One such family is that of 24-year-old Telahun Tzegah, who made aliya with his mother seven years ago but left behind family members in Gondar, including half-siblings, cousins, aunts and uncles.

“Their bags are packed and they are ready to come, but they [the Interior Ministry] refuse to process them,” he said Tuesday, adding, “They were originally told that they could make aliya, so they left their villages and moved to Gondar. Now they are stuck there with no help.

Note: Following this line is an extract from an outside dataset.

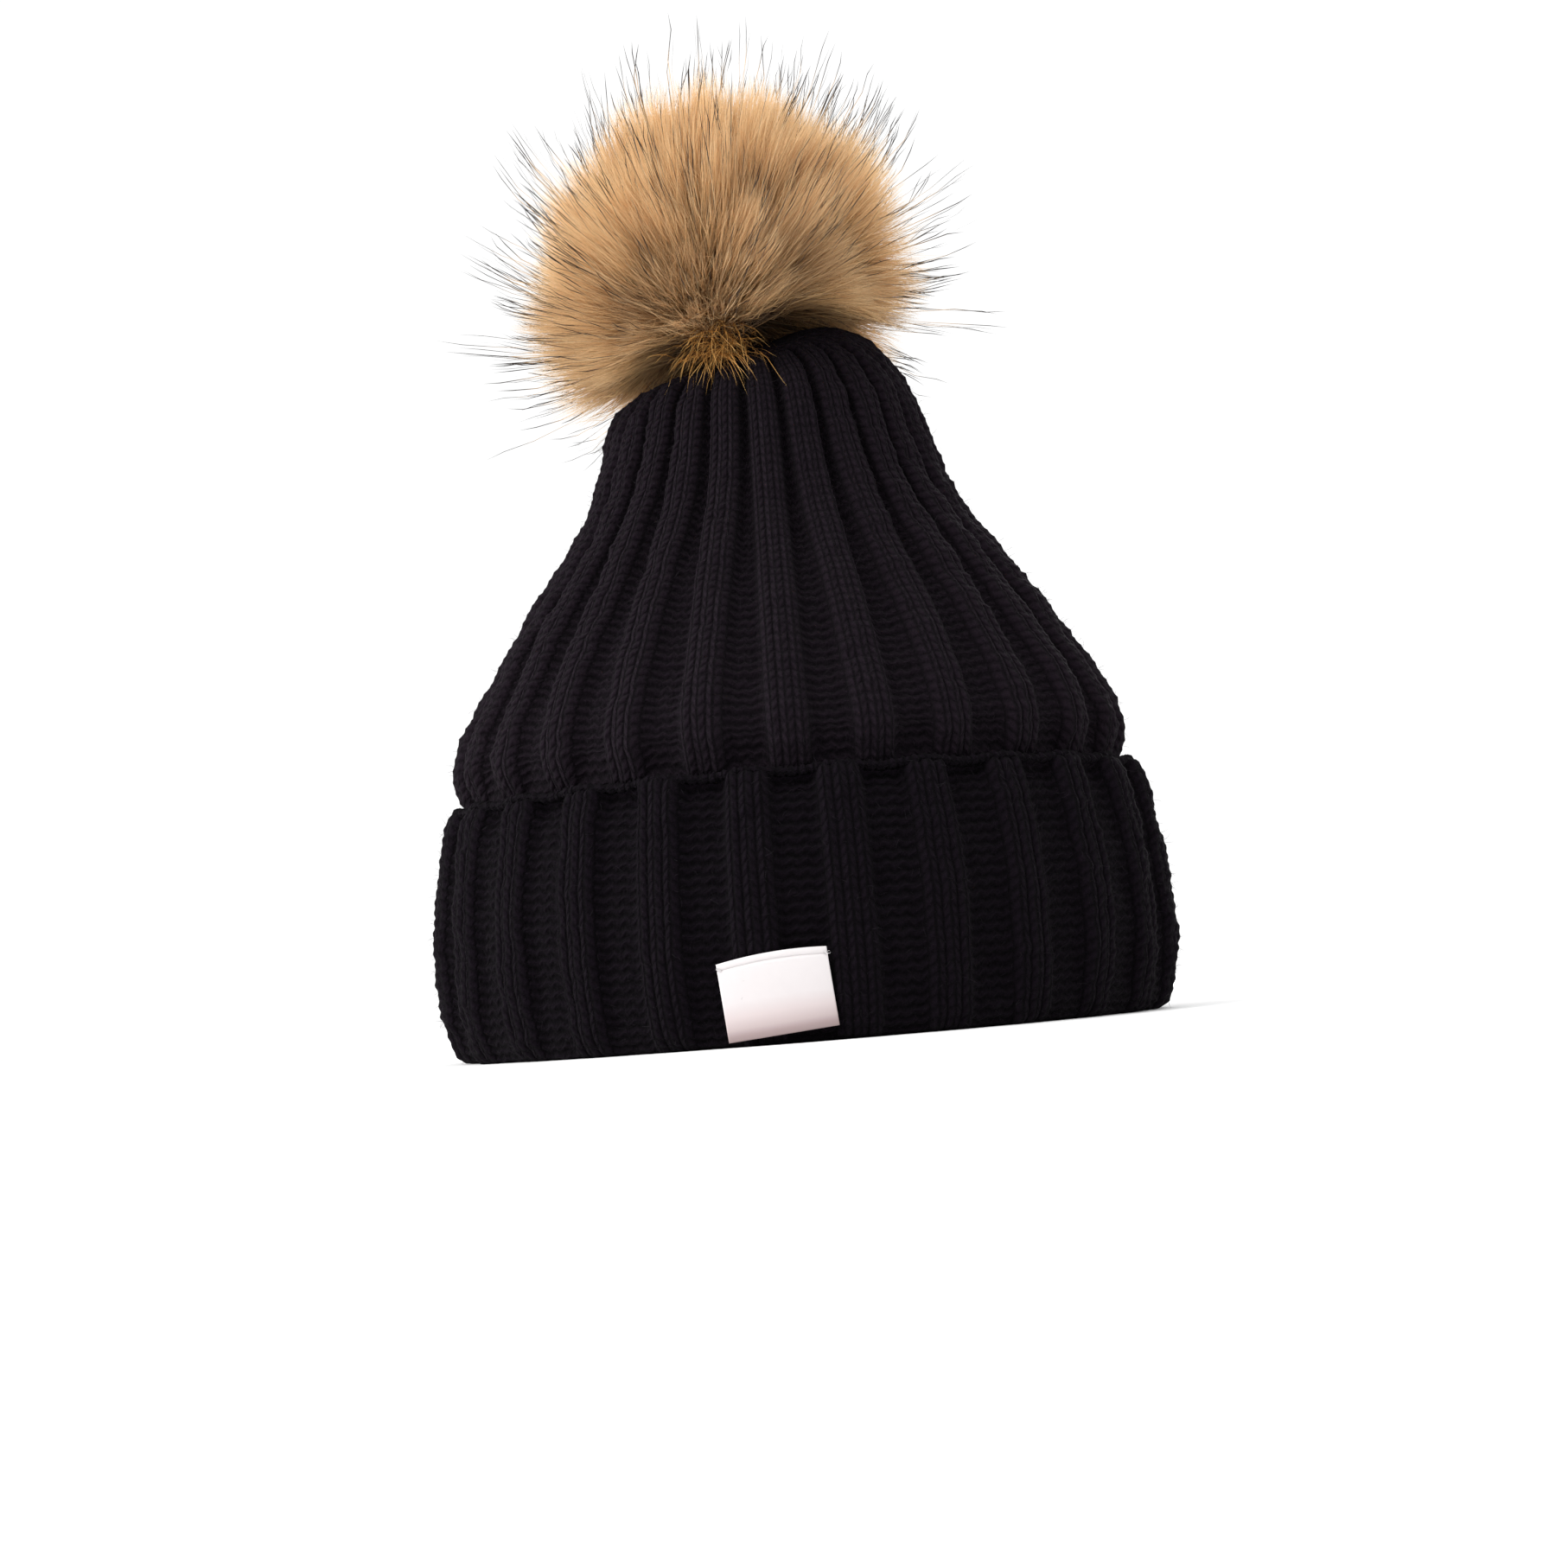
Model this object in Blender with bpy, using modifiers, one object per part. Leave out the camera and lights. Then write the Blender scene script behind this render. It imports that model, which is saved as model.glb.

They can’t go back to their villages, and they aren’t allowed to move here.”

Tzegah said that he was regularly forced to send the family a portion of the meager salary he earns as a security guard, “just so they can afford to eat.”

The Interior Ministry explained previously that it was simply working in compliance with the specifications of the 1999 Efrati census, which lists those Falash Mura with familial ties to Jews and hence eligible to come here.

However, Neguise pointed out that the Efrati list originally included three volumes – Falash Mura in Addis Ababa, in Gondar and in the outlying villages.

“The ministry has decided to ignore those people from the villages,” he said. “How can the government make the decision to split up families like this?”

Rabbi Menahem Waldman, director of the Shvut Am Institute and an expert on the Falash Mura conversion process, has joined forces with Neguise and also sits on the Public Council for Ethiopian Jews.

“These people are recognized as Jews according to Halacha and the State of Israel,” said Waldman, who helped to compile the Efrati census. “It is our responsibility as a Zionist state to bring these people here and welcome them with an open heart.”

He said that along with the hearing in the Knesset on Wednesday, the forum was also supporting a legal petition to force the government to honor its original commitment, and added that it would not give up until those 8,000 people were brought to Israel.